Graphene Plasmon-Enhanced IR Biosensing for in Situ Detection of Aqueous-Phase Molecules with an Attenuated Total Reflection Mode.

Abstract

Graphene plasmon has attracted extensive interest due to the unprecedented electromagnetic confinement, long propagation distance, and tunable plasmonic frequency. Successful applications of graphene plasmon as infrared sensors have been recently demonstrated, yet they are mainly focused on solid/solid and solid/gas interfaces analysis. Herein, we, for the first time, propose a graphene plasmon-enhanced infrared sensor based on attenuated total reflection configuration for in situ analysis of aqueous-phase molecules. This IR sensor includes a boron-doped graphene (BG) nanodisk array fabricated on top of a ZnSe prism surface that supports attenuated total reflection surface-enhanced infrared absorption spectroscopy (ATR-SEIRA).
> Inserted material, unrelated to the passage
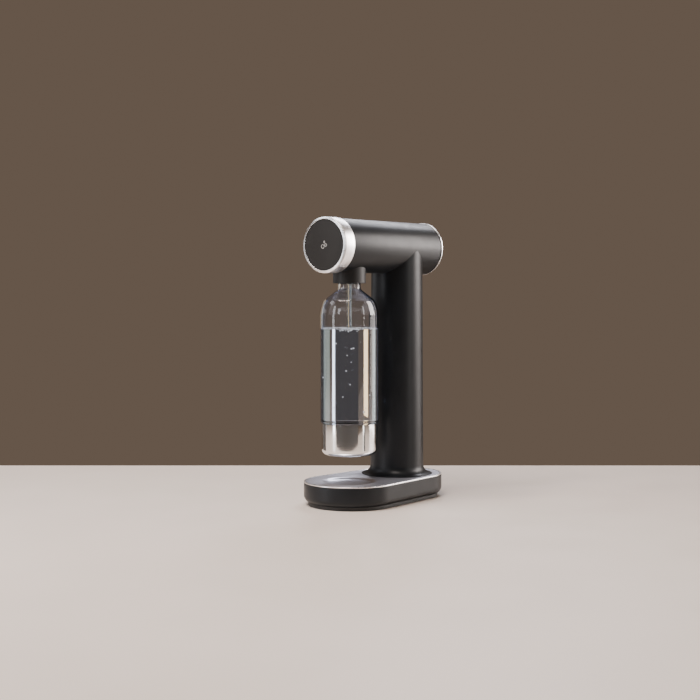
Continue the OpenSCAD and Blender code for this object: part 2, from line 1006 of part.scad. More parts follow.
// Tube that takes the gas from the valve block to the nozzle block
module gas_tube() {
    color("#d0d0d0")
        union() {
            gas_stub(column_y, block_neck_r + 0.2);
            gas_bend(column_y, -1);
            translate([gas_x, bottle_y + gas_bend_r, gas_z])
                rotate([-90, 0, 0])
                    tube_z(gas_r, gas_bore_r, 0, reach - 2 * gas_bend_r);
            gas_bend(bottle_y, 1);
            gas_stub(bottle_y, gas_inlet_x + 0.2);
        }
}

// Hexagon fittings at both ends of the gas tube
module gas_fittings() {
    color("#b08d4c")
        for (p = [[column_y, block_neck_r], [bottle_y, gas_inlet_x]])
            translate([p[1], p[0], gas_z])
                rotate([0, 90, 0])
                    difference() {
                        cylinder(r = fitting_r, h = fitting_l, $fn = 6);
                        rod_z(gas_r + 0.02, -1, fitting_l + 1);
                    }
}

// ---------- bottle side ----------

// Block over the bottle that feeds the carbonating tube
module nozzle_block() {
    color("#dadad4")
        translate([0, bottle_y, 0])
            difference() {
                union() {
                    rod_z(nozzle_stem_r, stem_z, holder_ceiling + eps);
                    rod_z(nozzle_r, holder_ceiling, chassis_top + eps);
                    rod_z(nozzle_flange_r, chassis_top, chassis_top + nozzle_flange_t);
                    rod_z(gas_inlet_x, chassis_top, nozzle_top);
                }
                rod_z(tube_r + 0.02, stem_z - 1, stem_z + 10);
                rod_z(tube_bore_r, stem_z, gas_z);
                translate([0, 0, gas_z])
                    rotate([0, 90, 0])
                        cylinder(r = gas_bore_r, h = 20);
                for (a = screw_angles)
                    rotate([0, 0, a])
                        translate([nozzle_screw_r, 0, 0])
                            rod_z(screw_hole_r, chassis_top - 1, chassis_top + nozzle_flange_t + 1);
            }
}

// Screws through the nozzle block and the chassis into the bottle holder
module nozzle_screws() {
    top = chassis_top + nozzle_flange_t;
    color("#8d8d90")
        for (a = screw_angles)
            translate([nozzle_screw_r * cos(a), bottle_y + nozzle_screw_r * sin(a), top + screw_head_t])
                screw_down(chassis_t + screw_bite);
}

// Pressure relief valve on top of the nozzle block
module relief_valve() {
    color("#b08d4c")
        translate([0, bottle_y, 0])
            union() {
                translate([0, 0, nozzle_top])
                    cylinder(r = 5.5, h = 5, $fn = 6);
                rod_z(3.5, nozzle_top + 5 - eps, nozzle_top + 11);
                rod_z(1.2, nozzle_top + 11 - eps, nozzle_top + 13);
            }
}

// Black collar under the head that holds the bottle's neck
module bottle_holder() {
    color("#1f1f22")
        difference() {
            union() {
                difference() {
                    translate([0, bottle_y, 0])
                        rod_z(collar_r, collar_z, head_z);
                    rod_y(saddle_r, bottle_y - 60, bottle_y + 60, 0, head_z);
                }
                translate([0, bottle_y, 0])
                    rod_z(holder_neck_r, collar_z + 10, chassis_z);
            }
            translate([0, bottle_y, 0]) {
                rod_z(holder_bore_r, collar_z - 1, holder_ceiling);
                rod_z(nozzle_r + fit, holder_ceiling - 1, chassis_z + 1);
                for (a = screw_angles)
                    rotate([0, 0, a])
                        translate([nozzle_screw_r, 0, 0])
                            rod_z(screw_pilot_r, chassis_z - screw_bite - pilot_end, chassis_z + 1);
            }
        }
}

// Steel insert in the collar, with grooves for the bottle's thread
module holder_insert() {
    z0 = collar_z + 0.6;
    z1 = mouth_z - 0.2;
    color("#a9a9ad")
        translate([0, bottle_y, 0])
            rotate_extrude()
                difference() {
                    translate([neck_r + 1.3, z0])
                        square([2.5, z1 - z0]);
                    for (k = [0.25, 0.5, 0.75])
                        translate([neck_r + 1.3, z0 + k * (z1 - z0)])
                            circle(r = 0.9);
                }
}

// Rubber ring that the bottle's mouth presses on
module bottle_seal() {
    color("#b8b4a8")
        translate([0, bottle_y, 0])
            tube_z(holder_bore_r - fit, nozzle_stem_r + 0.1, seal_z, holder_ceiling);
}

// Clear tube that reaches down into the bottle
module carbonating_tube() {
    color("#dfe6e2")
        translate([0, bottle_y, 0])
            tube_z(tube_r, tube_bore_r, tube_tip_z + tip_h, stem_z + 10);
}

// Nozzle at the tube's end, with a fine outlet
module nozzle_tip() {
    color("#c9cfcc")
        translate([0, bottle_y, 0])
            difference() {
                union() {
                    rod_z(tube_r, tube_tip_z + 1.5, tube_tip_z + tip_h);
                    translate([0, 0, tube_tip_z])
                        cylinder(r1 = tube_r - 1.5, r2 = tube_r, h = 1.5 + eps);
                }
                rod_z(0.6, tube_tip_z - 1, tube_tip_z + tip_h + 1);
                rod_z(tube_bore_r, tube_tip_z + 3, tube_tip_z + tip_h + 1);
            }
}

// ---------- gas cylinder ----------

// Outline of the vessel: straight wall, round base edge, domed shoulder and neck
module vessel_outline(inset) {
    base_r = 8;
    dome_z = vessel_top - vessel_neck_h - vessel_dome_r;
    union() {
        translate([0, vessel_z + base_r])
            square([cylinder_r - inset, dome_z - vessel_z - base_r]);
        translate([0, vessel_z + inset])
            square([cylinder_r - base_r, base_r]);
        translate([cylinder_r - base_r, vessel_z + base_r])
            circle(r = base_r - inset);
        translate([0, dome_z - eps])
            square([cylinder_r - vessel_dome_r, vessel_dome_r - inset]);
        translate([cylinder_r - vessel_dome_r, dome_z])
            intersection() {
                circle(r = vessel_dome_r - inset);
                translate([0, -eps])
                    square(vessel_dome_r);
            }
    }
}

// Refillable gas cylinder
module cylinder_vessel() {
    color("#5b6670")
        translate([0, column_y, 0])
            rotate_extrude()
                difference() {
                    union() {
                        vessel_outline(0);
                        translate([0, vessel_top - vessel_neck_h - 6])
                            square([vessel_neck_r, vessel_neck_h + 6]);
                    }
                    difference() {
                        vessel_outline(vessel_wall);
                        translate([-100, 0])
                            square([100, head_z]);
                    }
                    translate([0, vessel_top - vessel_neck_h - 10])
                        square([vessel_mouth_r, vessel_neck_h + 11]);
                }
}

// Brass valve of the gas cylinder, with the thread that screws into the block
module cylinder_valve() {
    color("#b79a57")
        translate([0, column_y, 0])
            difference() {
                union() {
                    rod_z(vessel_mouth_r - 0.02, vessel_top - vessel_neck_h - 4, vessel_top + eps);
                    rod_z(vessel_neck_r, vessel_top, block_z - shoulder_gap);
                    rod_z(valve_thread_r, block_z - shoulder_gap - eps, valve_top);
                }
                rod_z(valve_bore_r, valve_top - valve_bore_depth, valve_top + 1);
                rod_z(1, vessel_top - 20, valve_top);
            }
}

// Core inside the valve that the plunger presses
module valve_core() {
    z = valve_top - valve_bore_depth;
    color("#c2c2c5")
        translate([0, column_y, 0])
            rod_z(valve_bore_r - run_gap, z, valve_top - stem_reach - plunger_travel - touch_gap);
}

// ---------- bottle ----------

// Right half of the bottle's outline, shrunk by an inset
module bottle_outline(inset) {
    union() {
        translate([0, bottle_step_z + inset])
            square([bottle_r - inset, dome_z - bottle_step_z - inset]);
        translate([0, bottle_floor_z + foot_edge_r])
            square([foot_r - inset, bottle_step_z + inset + eps - bottle_floor_z - foot_edge_r]);
        translate([0, bottle_floor_z + inset])
            square([foot_r - foot_edge_r, foot_edge_r]);
        translate([foot_r - foot_edge_r, bottle_floor_z + foot_edge_r])
            intersection() {
                circle(r = foot_edge_r - inset);
                translate([0, -foot_edge_r])
                    square([foot_edge_r, foot_edge_r + eps]);
            }
        intersection() {
            translate([dome_x, dome_z])
                circle(r = shoulder_r - inset);
            translate([0, dome_z - eps])
                square(shoulder_r + dome_x);
        }
        difference() {
            polygon([[0, dome_z], [dome_x, dome_z], [fillet_x, neck_z], [0, neck_z]]);
            translate([fillet_x, neck_z])
                circle(r = neck_fillet_r + inset);
        }
    }
}

// Clear bottle with a thread on its neck
module bottle_body() {
    color("#cfdbe6")
        translate([0, bottle_y, 0])
            rotate_extrude()
                difference() {
                    union() {
                        bottle_outline(0);
                        translate([0, neck_z - 1])
                            square([neck_r, mouth_z - neck_z + 1]);
                        for (k = [0.45, 0.7])
                            translate([neck_r - 0.3, neck_z + k * neck_h])
                                circle(r = thread_bead_r);
                    }
                    bottle_outline(bottle_wall);
                    translate([0, neck_z - 3])
                        square([mouth_r, neck_h + 5]);
                }
}

// Steel cup that the bottle stands in
module bottle_cup() {
    color("#c4c4c8")
        translate([0, bottle_y, 0])
            rotate_extrude()
                difference() {
                    cup_outline(0);
                    cup_outline(cup_wall);
                }
}

// Right half of the cup's outline, shrunk by an inset and open at the top
module cup_outline(inset) {
    union() {
        translate([0, bottle_z + cup_edge_r])
            square([cup_r - inset, cup_h - cup_edge_r + inset]);
        translate([0, bottle_z + inset])
            square([cup_r - cup_edge_r, cup_edge_r]);
        translate([cup_r - cup_edge_r, bottle_z + cup_edge_r])
            circle(r = cup_edge_r - inset);
    }
}

base_shell();
base_trim_ring();
base_plate();
foot_ring();
bottom_cover();
base_screws();
cylinder_door();
column_shell();
column_screws();
cylinder_guides();
head_shell();
front_band();
front_ring();
back_cap();
back_ring();
head_chassis();
chassis_screws();
button_disc();
button_body();
push_rod();
rod_clip();
lever();
lever_pin();
valve_block();
valve_block_screws();
cylinder_seal();
plunger();
plunger_spring();
gas_tube();
gas_fittings();
nozzle_block();
nozzle_screws();
relief_valve();
bottle_holder();
holder_insert();
bottle_seal();
carbonating_tube();
nozzle_tip();
cylinder_vessel();
cylinder_valve();
valve_core();
bottle_body();
bottle_cup();
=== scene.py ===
"""Looks of the soda carbonator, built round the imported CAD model.

Lengths are in metres, +Z is up and -Y is the front.
"""

import json
import math
import random

import bmesh
import bpy
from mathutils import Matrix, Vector

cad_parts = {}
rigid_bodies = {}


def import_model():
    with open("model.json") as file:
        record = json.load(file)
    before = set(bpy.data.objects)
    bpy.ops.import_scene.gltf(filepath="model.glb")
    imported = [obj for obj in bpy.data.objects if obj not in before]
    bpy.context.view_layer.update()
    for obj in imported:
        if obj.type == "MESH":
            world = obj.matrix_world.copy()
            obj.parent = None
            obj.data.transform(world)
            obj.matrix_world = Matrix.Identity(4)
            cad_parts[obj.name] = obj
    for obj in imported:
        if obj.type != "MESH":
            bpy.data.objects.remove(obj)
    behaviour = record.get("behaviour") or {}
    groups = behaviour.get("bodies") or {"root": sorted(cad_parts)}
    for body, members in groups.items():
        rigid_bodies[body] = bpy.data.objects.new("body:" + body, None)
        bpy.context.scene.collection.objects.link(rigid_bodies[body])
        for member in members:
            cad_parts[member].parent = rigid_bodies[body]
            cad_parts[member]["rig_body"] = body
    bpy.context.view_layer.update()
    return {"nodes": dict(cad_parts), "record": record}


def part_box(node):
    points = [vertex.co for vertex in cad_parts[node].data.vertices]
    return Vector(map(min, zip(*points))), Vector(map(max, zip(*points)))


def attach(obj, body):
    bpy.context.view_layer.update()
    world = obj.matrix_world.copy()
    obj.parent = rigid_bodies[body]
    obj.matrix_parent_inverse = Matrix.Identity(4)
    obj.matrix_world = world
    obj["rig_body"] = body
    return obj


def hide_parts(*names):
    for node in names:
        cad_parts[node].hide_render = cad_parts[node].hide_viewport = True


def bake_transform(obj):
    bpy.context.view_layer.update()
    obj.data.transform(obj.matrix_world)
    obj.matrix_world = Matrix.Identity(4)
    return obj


MM = 0.001
TURN = 2 * math.pi

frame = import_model()


# ---------- places and sizes, read from the frame ----------


def centre(node):
    low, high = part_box(node)
    return (low + high) / 2


def half_width(node):
    low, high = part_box(node)
    return (high.x - low.x) / 2


def top_of(node):
    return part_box(node)[1].z


def bottom_of(node):
    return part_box(node)[0].z


def front_of(node):
    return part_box(node)[0].y


def back_of(node):
    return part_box(node)[1].y


SHELL_WALL = 2.4 * MM
REAR_MARGIN = 8.8 * MM

COLUMN_Y = centre("cylinder_vessel").y
BOTTLE_Y = centre("bottle_cup").y
HEAD_Z = centre("front_band").z
HEAD_R = half_width("front_band")
SHELL_R = half_width("head_shell")
BORE_R = SHELL_R - SHELL_WALL
FLARE_R = half_width("column_shell")
PLATE_TOP = top_of("base_plate")
SOLE_TOP = bottom_of("base_shell")
RIM_TOP = top_of("base_trim_ring")
RIM_BOTTOM = bottom_of("base_trim_ring")
FRONT_R = half_width("base_shell")
BACK_R = FLARE_R + REAR_MARGIN
FRONT_C = front_of("base_shell") + FRONT_R
BACK_C = back_of("base_shell") - BACK_R
TAPER = math.asin((FRONT_R - BACK_R) / (BACK_C - FRONT_C))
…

Our ATR-SEIRA platform is efficient and straightforward for in situ and label-free monitoring of the interaction of biomolecules without interference from the environments, allowing for the extraction of instant spectroscopic information in a complex biological event. Utilizing the near-field enhancement of graphene plasmon, the binding interaction of L-selectin with its aptamer as a demonstration has been investigated to evaluate the specific protein recognition process. The detection limit of the target protein reaches 0.5 nM. Our work demonstrates that chemical-doped graphene plasmon combined with ATR-SEIRA is a promising signal enhancement platform for in situ aqueous-phase biosensing.